- Born: c. 1620
- Died: c. 1670
- Years active: mid 17th century
- Known for: Scottish lesbian accused of witchcraft
- Spouse: John Dickie

= Maud Galt =

Scottish woman accused of witchcraft

Maud Galt (c. 1620 – c. 1670) was a lesbian accused of witchcraft in Kilbarchan, Scotland.

== Biography ==
Maud Galt lived in Kilbarchan, Scotland in the mid 17th century. She hid her sexual identity by marrying John Dickie, a wright.

The couple lived with their two servants. Galt had a relationship with one of her servants, Agnes Mitchell.

She was accused of witchcraft when Mitchell lodged a complaint against her employer at a Kirk Session in September 1649. Mitchell claimed that Galt had been:‘abusing ane of hir servants with ane peis of clay formed lyk the secreit member of ane man’ At the Kirk Session, Mitchell presented several of their neighbours with the clay phallus Galt supposedly used on her. She stated that the shame of the 'injury done to her' had hindered her from reporting any of this to the local laird."Women throughout Europe had been burned for possession of such prostheses, especially when used while cross-dressed. This specifically represents the idea of ‘counterfeiting the office of husband', a type of deception in which the woman threatened to replace the man, not only economically but sexually".Two neighbours testified to Mitchell's complaint. Marion Semphill had intervened in an argument between Mitchell and Galt to discourage Mitchell going to complain to the laird. Several people also reported 'suffering misfortune' following crossing Galt, suggesting she could have been an assertive character.
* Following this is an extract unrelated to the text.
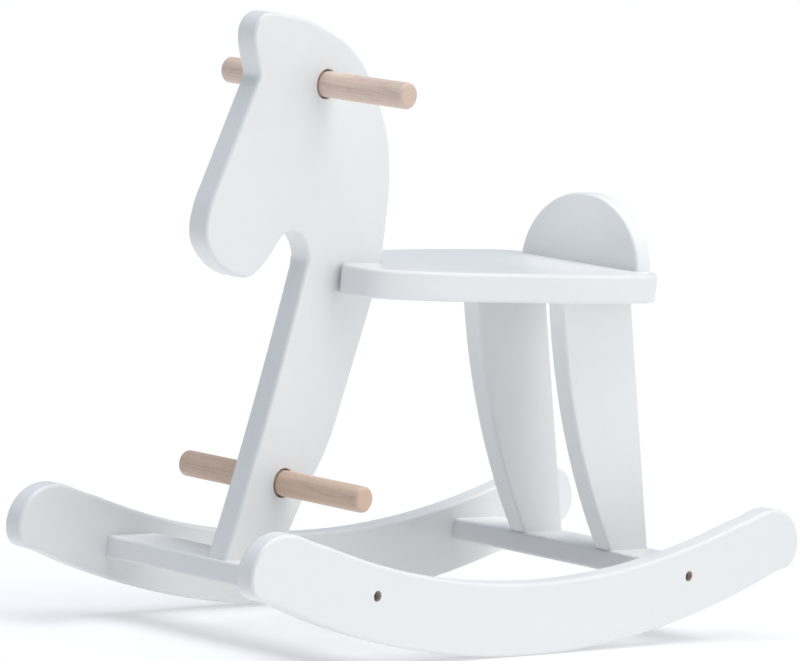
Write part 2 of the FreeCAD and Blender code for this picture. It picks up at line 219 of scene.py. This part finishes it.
def beech(name, pale, deep, heart, roughness_range):
    """Beech turned along X: fine straight grain, short dark flecks, growth rings on the ends."""
    g = Graph(name)
    position = g.place()
    wander = g.noise(g.stretched(position, (9.0, 60.0, 60.0)), 1.0, 2.0)
    distance = g.reach_across(position, heart[0], heart[1])
    rings = g.math("ADD", g.math("MULTIPLY", distance, RINGS_PER_METRE),
                   g.math("MULTIPLY", wander, RING_WANDER))
    rings = g.span(g.math("SINE", g.math("MULTIPLY", rings, 2 * math.pi)), 0.5, 1.0)
    lines = g.noise(g.stretched(position, (12.0, 900.0, 900.0)), 1.0, 3.0, 0.6)
    speckle = g.noise(g.stretched(position, (190.0, 1500.0, 1500.0), (3.0, 1.0, 2.0)), 1.0, 1.0)
    flecks = g.ramp(speckle, 0.66, 0.72)
    patch = g.noise(g.stretched(position, (14.0, 45.0, 45.0)), 1.0, 3.0)
    ends = g.ramp(g.facing(X), 0.6, 0.95)

    tone = g.math("ADD", g.math("MULTIPLY", lines, 0.55), g.math("MULTIPLY", rings, 0.3))
    tone = g.math("ADD", tone, g.math("MULTIPLY", patch, 0.35))
    colour = g.mix(g.ramp(tone, 0.25, 1.05), pale, deep)
    colour = g.mix(g.math("MULTIPLY", flecks, 0.5), colour, scaled(deep, 0.62, 0.55, 0.5))
    pores = g.ramp(g.noise(position, 2600.0, 1.0), 0.56, 0.66)
    end_tone = g.math("ADD", g.math("MULTIPLY", rings, 0.5), g.math("MULTIPLY", pores, 0.5))
    end_colour = g.mix(end_tone, scaled(pale, 0.94, 0.9, 0.86), scaled(deep, 0.85, 0.8, 0.76))
    colour = g.mix(ends, colour, end_colour)
    roughness = g.span(lines, roughness_range[0], roughness_range[1])
    height = g.math("SUBTRACT", g.math("MULTIPLY", lines, 0.6), g.math("MULTIPLY", flecks, 0.5))
    normal = g.bump(height, 0.35, 0.0001)
    normal = g.bump(g.math("MULTIPLY", pores, ends), 0.3, 0.0001, normal)
    return g.finish({"Base Color": colour, "Roughness": roughness, "Normal": normal,
                     "IOR": 1.5})


# ---- plated steel ----
SPECK = rgb(0.25, 0.22, 0.18)


def plated_steel(name, tint, roughness_low, roughness_high):
    """Zinc plate: fine turning marks, cloudy tone, small dull specks."""
    g = Graph(name)
    position = g.place()
    cloud = g.noise(position, 260.0, 4.0, 0.6)
    turned = g.noise(g.stretched(position, (4200.0, 700.0, 700.0)), 1.0, 2.0)
    specks = g.ramp(g.noise(position, 1900.0, 2.0), 0.6, 0.7)
    colour = g.mix(cloud, tint, scaled(tint, 0.72, 0.72, 0.74))
    colour = g.mix(g.math("MULTIPLY", specks, 0.4), colour, SPECK)
    roughness = g.math("ADD", g.span(cloud, roughness_low, roughness_high),
                       g.math("MULTIPLY", specks, 0.2))
    normal = g.bump(turned, 0.2, 0.00006)
    return g.finish({"Base Color": colour, "Roughness": roughness, "Normal": normal,
                     "Metallic": 1.0})


# ---- dressing the nodes ----
# Both dowels are the same beech in two tones: the handle's lighter, paler colours are painted
# light on the upper dowel, and the footrest's darker, more saturated colours are painted shade
# on the lower, occluded dowel.
DOWEL_TONES_LIT_AND_SHADED = (
    ("handle_dowel", rgb(0.80, 0.645, 0.555), rgb(0.63, 0.465, 0.375)),
    ("footrest_dowel", rgb(0.78, 0.592, 0.475), rgb(0.59, 0.407, 0.305)),
)
DOWEL_HEART = (0.017, -0.013)  # the tree's middle, in Y and Z from the middle of the piece
PIN_HEART = (0.01, -0.02)
OFFSET_STEP = (3.7, 1.9, 5.3)  # moves the grain on from one board to the next


def heart_of(node, shift):
    """Y and Z of the line that the growth rings of a node circle round."""
    low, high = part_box(node)
    middle = (low + high) / 2
    return middle.y + shift[0], middle.z + shift[1]


def dress(node, material):
    piece = nodes[node]
    piece.data.materials.clear()
    piece.data.materials.append(material)


for index, (node, axes) in enumerate(PAINTED.items()):
    offset = tuple(index * step for step in OFFSET_STEP)
    coat = paint("paint_" + node, axes[0], axes[1], offset, node.startswith("rocker"))
    dress(node, coat)
# each dowel takes its own tone of the one beech: painted light on the handle, painted shade on
# the footrest
for node, pale, deep in DOWEL_TONES_LIT_AND_SHADED:
    wood = beech("beech_" + node, pale, deep, heart_of(node, DOWEL_HEART), LACQUERED)
    dress(node, wood)
for node in PINS:
    wood = beech("beech_" + node, PIN_PALE, PIN_DEEP, heart_of(node, PIN_HEART), BARE)
    dress(node, wood)
bolt_plate = plated_steel("bolt_plate", rgb(0.5, 0.45, 0.38), 0.3, 0.5)
screw_plate = plated_steel("screw_plate", rgb(0.56, 0.55, 0.53), 0.28, 0.46)
for node in BOLTS:
    dress(node, bolt_plate)
for node in SCREWS:
    dress(node, screw_plate)

# ---- floor ----
FLOOR_REACH = 90.0
FLOOR_SIDES = 96
FLOOR_GLOW = 0.35


def floor():
    """A plain pale floor, far larger than the view, that gives off a little light."""
    mesh = bpy.data.meshes.new("floor")
    ring = bmesh.new()
    bmesh.ops.create_circle(ring, cap_ends=True, radius=FLOOR_REACH, segments=FLOOR_SIDES)
    ring.to_mesh(mesh)
    ring.free()
    piece = bpy.data.objects.new("floor", mesh)
    bpy.context.scene.collection.objects.link(piece)
    g = Graph("floor")
    tone = g.noise(g.place(), 3.0, 3.0)
    colour = g.mix(tone, rgb(0.61, 0.61, 0.62), rgb(0.63, 0.63, 0.64))
    piece.data.materials.append(g.finish({"Base Color": colour, "Roughness": 0.85,
                                          "Specular IOR Level": 0.1,
                                          "Emission Color": rgb(1.0, 1.0, 1.0),
                                          "Emission Strength": FLOOR_GLOW}))


floor()


# ---- light ----
# A lamp's share is the light it puts on a surface that faces it, as a part of white.
SKY_COLOUR = rgb(0.6, 0.8, 1.0)
SKY_STRENGTH = 0.24
SPOT_BLEND = 0.6
SPOT_RADIUS = 0.08


def hang(name, lamp, place, back):
    """Put a lamp in the scene with its back towards a direction."""
    piece = bpy.data.objects.new(name, lamp)
    piece.location = place
    piece.rotation_mode = "QUATERNION"
    piece.rotation_quaternion = Vector(back).to_track_quat("Z", "Y")
    bpy.context.scene.collection.objects.link(piece)


def sun(name, toward, share, colour, spread):
    """A soft distant lamp that stands in a given direction."""
    lamp = bpy.data.lights.new(name, "SUN")
    lamp.energy = share * math.pi
    lamp.color = colour
    lamp.angle = math.radians(spread)
    hang(name, lamp, (0.0, 0.0, 0.0), toward)


def spot(name, place, aim, share, cone):
    """A narrow soft lamp that shines from a place to a point."""
    back = Vector(place) - Vector(aim)
    lamp = bpy.data.lights.new(name, "SPOT")
    lamp.energy = share * 4 * math.pi ** 2 * back.length_squared
    lamp.spot_size = math.radians(cone)
    lamp.spot_blend = SPOT_BLEND
    lamp.shadow_soft_size = SPOT_RADIUS
    hang(name, lamp, place, back)


world = bpy.data.worlds.new("studio")
bpy.context.scene.world = world
world.use_nodes = True
world.node_tree.nodes["Background"].inputs[0].default_value = SKY_COLOUR
world.node_tree.nodes["Background"].inputs[1].default_value = SKY_STRENGTH
sun("side_key", (0.74, 0.5, 0.45), 0.46, (1.0, 0.965, 0.92), 70.0)
sun("top_light", (0.06, 0.0, 1.0), 0.74, (0.985, 0.99, 1.0), 55.0)
spot("backrest_light", (0.5, -1.7, 1.5), (0.0, 0.18, 0.375), 0.28, 4.6)
bpy.context.scene.view_settings.view_transform = "Standard"

# ---- camera ----
CAMERA_PLACE = (3.14494, -3.74275, 0.72601)
CAMERA_RIGHT = (0.751228, 0.652343, 0.100523)
CAMERA_UP = (-0.138752, 0.007184, 0.990301)
CAMERA_BACK = (0.645294, -0.757890, 0.095911)
CAMERA_LENS = 257.98
CAMERA_SENSOR = 36.0
CAMERA_FAR = 400.0


def camera():
    lens = bpy.data.cameras.new("camera")
    lens.sensor_width = CAMERA_SENSOR
    lens.lens = CAMERA_LENS
    lens.clip_end = CAMERA_FAR
    piece = bpy.data.objects.new("camera", lens)
    columns = (CAMERA_RIGHT, CAMERA_UP, CAMERA_BACK)
    turn = Matrix(columns).transposed().to_4x4()
    piece.matrix_world = Matrix.Translation(CAMERA_PLACE) @ turn
    bpy.context.scene.collection.objects.link(piece)
    bpy.context.scene.camera = piece


camera()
== Charged with witchcraft ==
The charges against Galt ran to several pages, with Mitchell describing multiple instances in which Galt allegedly attempted to rape several servants, and the servants of her neighbours also.
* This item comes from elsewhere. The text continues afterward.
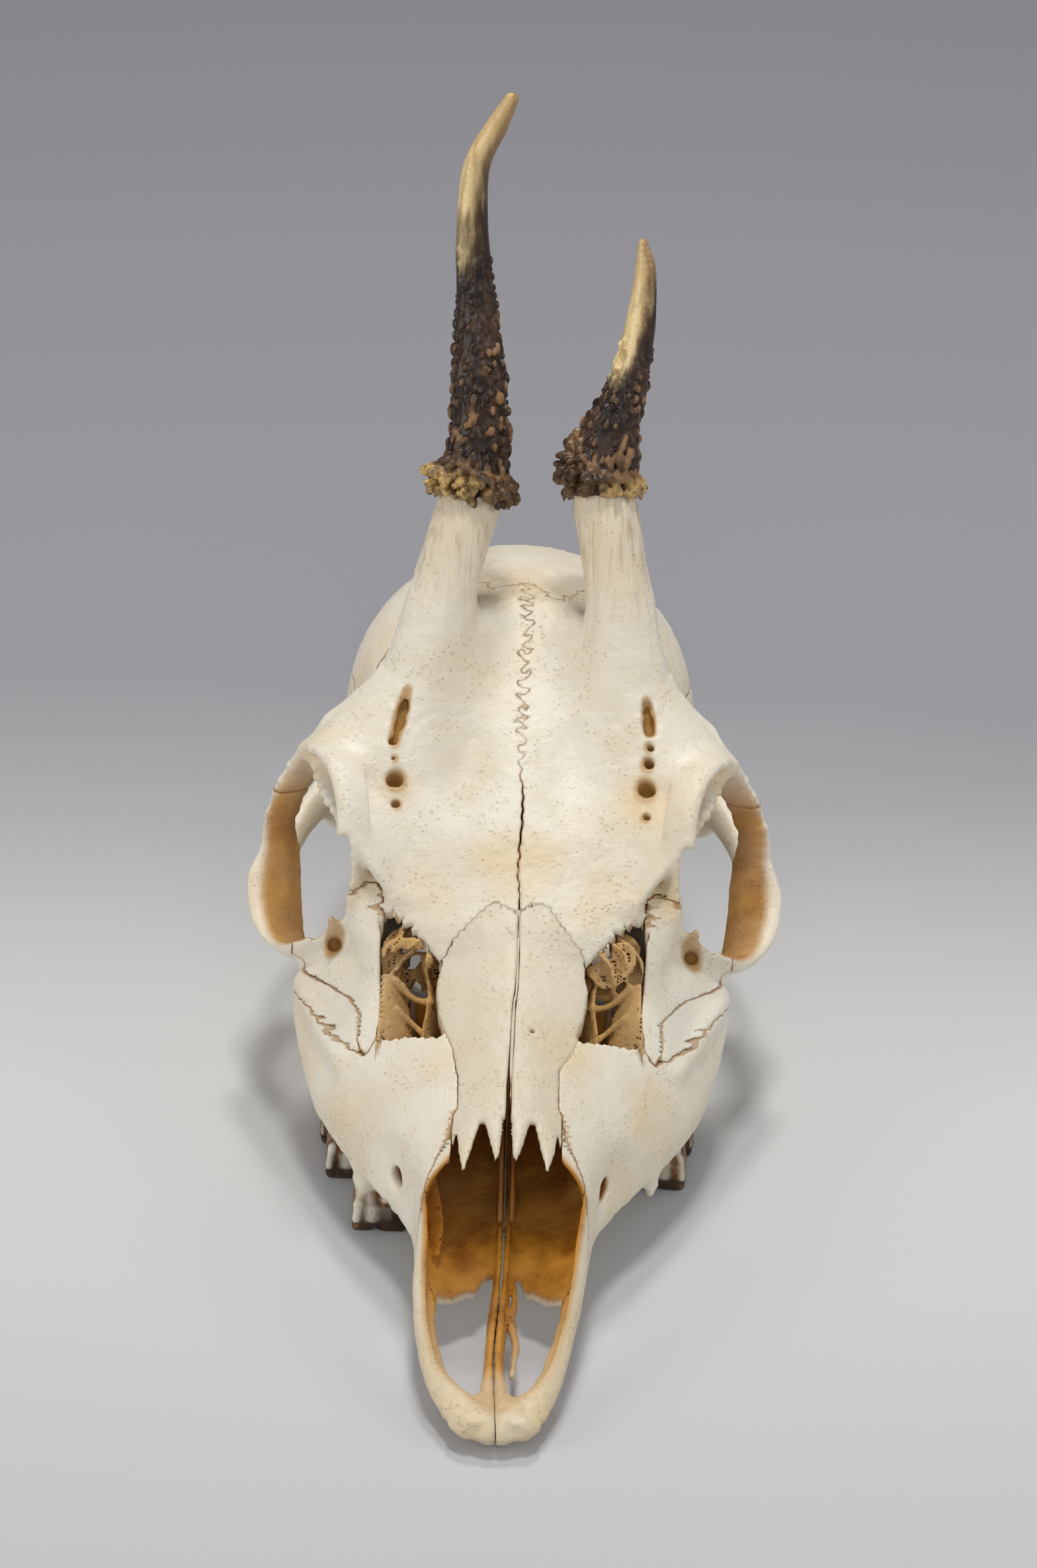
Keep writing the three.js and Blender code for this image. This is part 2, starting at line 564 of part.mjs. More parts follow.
/** A mesh of a manifold solid, its vertices merged where they coincide. */
function mesh(name, made, colour, roughness) {
  const { vertProperties, triVerts, numProp, numVert } = made.getMesh();
  const positions = new Float32Array(numVert * 3);
  for (let i = 0; i < numVert; i++) {
    positions.set(vertProperties.subarray(i * numProp, i * numProp + 3), i * 3);
  }
  const geometry = new THREE.BufferGeometry();
  geometry.setAttribute("position", new THREE.BufferAttribute(positions, 3));
  geometry.setIndex(new THREE.BufferAttribute(triVerts, 1));
  geometry.computeVertexNormals();
  const material = new THREE.MeshStandardMaterial({ color: colour, roughness, metalness: 0 });
  const sub = new THREE.Mesh(geometry, material);
  sub.name = name;
  return sub;
}

// ---- The part -----------------------------------------------------------------------------

const BONE_COLOUR = "#e8dfc8";
const BONE_ROUGHNESS = 0.5;
const ANTLER_COLOUR = "#5a4026";
const ANTLER_ROUGHNESS = 0.6;
const group = new THREE.Group();
for (const [name, made] of Object.entries(bones(wholeSkull()))) {
  group.add(mesh(name, made, BONE_COLOUR, BONE_ROUGHNESS));
}
for (const spike of SPIKES) {
  group.add(mesh(spike.name, antler(spike), ANTLER_COLOUR, ANTLER_ROUGHNESS));
}

// The origin is under the middle of the whole, on the surface that it stands on.
const box = new THREE.Box3().setFromObject(group);
const middle = box.getCenter(new THREE.Vector3());
group.position.set(-middle.x, -middle.y, -box.min.z);

export default group;
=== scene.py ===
"""Roe deer skull without its lower jaw, on a pale floor, bone by bone with its two spike antlers."""

import math

import bpy
import numpy as np
from mathutils import Matrix, Vector


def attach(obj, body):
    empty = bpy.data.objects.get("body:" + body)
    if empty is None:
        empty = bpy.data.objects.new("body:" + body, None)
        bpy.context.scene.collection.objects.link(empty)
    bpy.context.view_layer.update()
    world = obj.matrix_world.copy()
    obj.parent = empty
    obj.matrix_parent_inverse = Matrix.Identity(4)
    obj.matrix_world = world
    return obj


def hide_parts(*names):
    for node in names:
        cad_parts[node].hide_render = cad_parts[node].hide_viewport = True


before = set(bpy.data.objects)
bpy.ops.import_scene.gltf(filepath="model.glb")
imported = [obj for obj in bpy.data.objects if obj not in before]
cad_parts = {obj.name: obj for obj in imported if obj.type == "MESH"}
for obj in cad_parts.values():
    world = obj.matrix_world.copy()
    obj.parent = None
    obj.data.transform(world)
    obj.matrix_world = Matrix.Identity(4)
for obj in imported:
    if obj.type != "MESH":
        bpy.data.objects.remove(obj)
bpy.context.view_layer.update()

# ---- Sizes ------------------------------------------------------------------------------------
# Shapes are in millimetres: x to the animal's left, y back from the muzzle tip, z up from the floor.

FRONT = 96.3  # from the muzzle tip back to the frame's origin
STEP = 0.42  # grid of the skull's volume
ANTLER_STEP = 0.2
SUTURE = 0.12  # width of the gap between two bones
THIN = 0.46  # half the thickness of the thinnest plates
FAR = 9.0  # the field's value well away from any surface
F = np.float32
MIX_INPUTS, MIX_OUTPUT = (0, 6, 7), 2  # where a mix node takes its factor and colours, and gives the result

# ---- Camera, floor and light --------------------------------------------------------------------


def make_camera():
    """The photograph's view: from in front and above, with a long lens, turned a little."""
    elevation, roll, distance = math.radians(28.5), math.radians(2.0), 0.850
    right = Vector((1, 0, 0))
    up = Vector((0, math.sin(elevation), math.cos(elevation)))
    back = Vector((0, -math.cos(elevation), math.sin(elevation)))
    aim = Vector((0, 0.0217, 0.0533))
    turned_right = right * math.cos(roll) + up * math.sin(roll)
    turned_up = up * math.cos(roll) - right * math.sin(roll)
    data = bpy.data.cameras.new("camera")
    data.lens = 116.15
    data.sensor_width = 36
    data.clip_start = 0.05
    data.clip_end = 20
    camera = bpy.data.objects.new("camera", data)
    bpy.context.scene.collection.objects.link(camera)
    turn = Matrix((turned_right, turned_up, back)).transposed()
    camera.matrix_world = Matrix.Translation(aim + back * distance) @ turn.to_4x4()
    bpy.context.scene.camera = camera


def feed(tree, socket, value):
    """Links the socket to value where that is a socket too, and else sets it."""
    if isinstance(value, bpy.types.NodeSocket):
        tree.links.new(value, socket)
    else:
        socket.default_value = value


def node(tree, kind, **inputs):
    """A shader node. Names with a capital letter are its sockets, the others its properties."""
    made = tree.nodes.new("ShaderNode" + kind)
    for key, value in inputs.items():
        if key[0].isupper():
            feed(tree, made.inputs[key.replace("_", " ")], value)
        else:
            setattr(made, key, value)
    return made


def attribute(tree, name):
    return node(tree, "Attribute", attribute_name=name).outputs["Fac"]


def maths(tree, operation, a, b):
    made = node(tree, "Math", operation=operation)
    feed(tree, made.inputs[0], a)
    feed(tree, made.inputs[1], b)
    return made.outputs[0]


def product(tree, a, b):
    return maths(tree, "MULTIPLY", a, b)


def ramp(tree, value, low, high, to_low=0.0, to_high=1.0):
    """The value carried smoothly from low..high to to_low..to_high."""
    made = node(tree, "MapRange", interpolation_type="SMOOTHSTEP", Value=value,
                From_Min=low, From_Max=high, To_Min=to_low, To_Max=to_high)
    return made.outputs[0]


def mixed(tree, amount, first, second):
    """Two colours mixed by amount."""
    made = node(tree, "Mix", data_type="RGBA", clamp_factor=True)
    for socket, value in zip(MIX_INPUTS, (amount, first, second)):
        feed(tree, made.inputs[socket], value)
    return made.outputs[MIX_OUTPUT]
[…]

Having listened to these allegations, the Privy Council abandoned the issue and decided to investigate the case under the charge of witchcraft. For historian Julian Goodare, Galt's case demonstrated "the shocked authorities found the idea of witchcraft easier to cope with than lesbianism."

The presbytery of Glasgow sent the witness testimonies and a supplication to 'the rycht honorable Comite of Estaites or Lords of His majesties Priwie Council' requesting a commission to try Maud Galt.

However, there is no evidence of a commission being granted for her trial so the case may have been dropped. Yet, handling requests to try accused witches could be a lengthy process, not least as a result of uncertainty at a local level about which central government body was responsible for granting commissions.

No further legal action in regards to Maud Galt is recorded.

She died c. 1670.

== Historical significance ==
Given that women were burned to death elsewhere in Europe when faced with similar allegations, Galt's case resulting in no legal ramifications in 17th century Scotland is all the more surprising and unusual.

Beyond this, Brian Dempsey, Lecturer at the University of Dundee wrote for History Scotland that:

"Although Scotland possesses rich sources for lesbian, gay, bisexual and/or transexual (lgbt) history, this is a sadly neglected aspect of our national history... Women-loving women are particularly difficult to find in the Scottish records".

The Biographical Dictionary of Scottish Women only records eleven entries under 'sexuality'. Jackie Foster is the only entry positively identified as a lesbian with Maud Galt, Jane Pirie and Marianne Woods (whose story was made famous as the inspiration for Lillian Hellman's 1934 play 'The Children's Hour') "accused" of lesbianism.

In this context, Galt's case has significance and "has the potential to inform Scottish social history in general".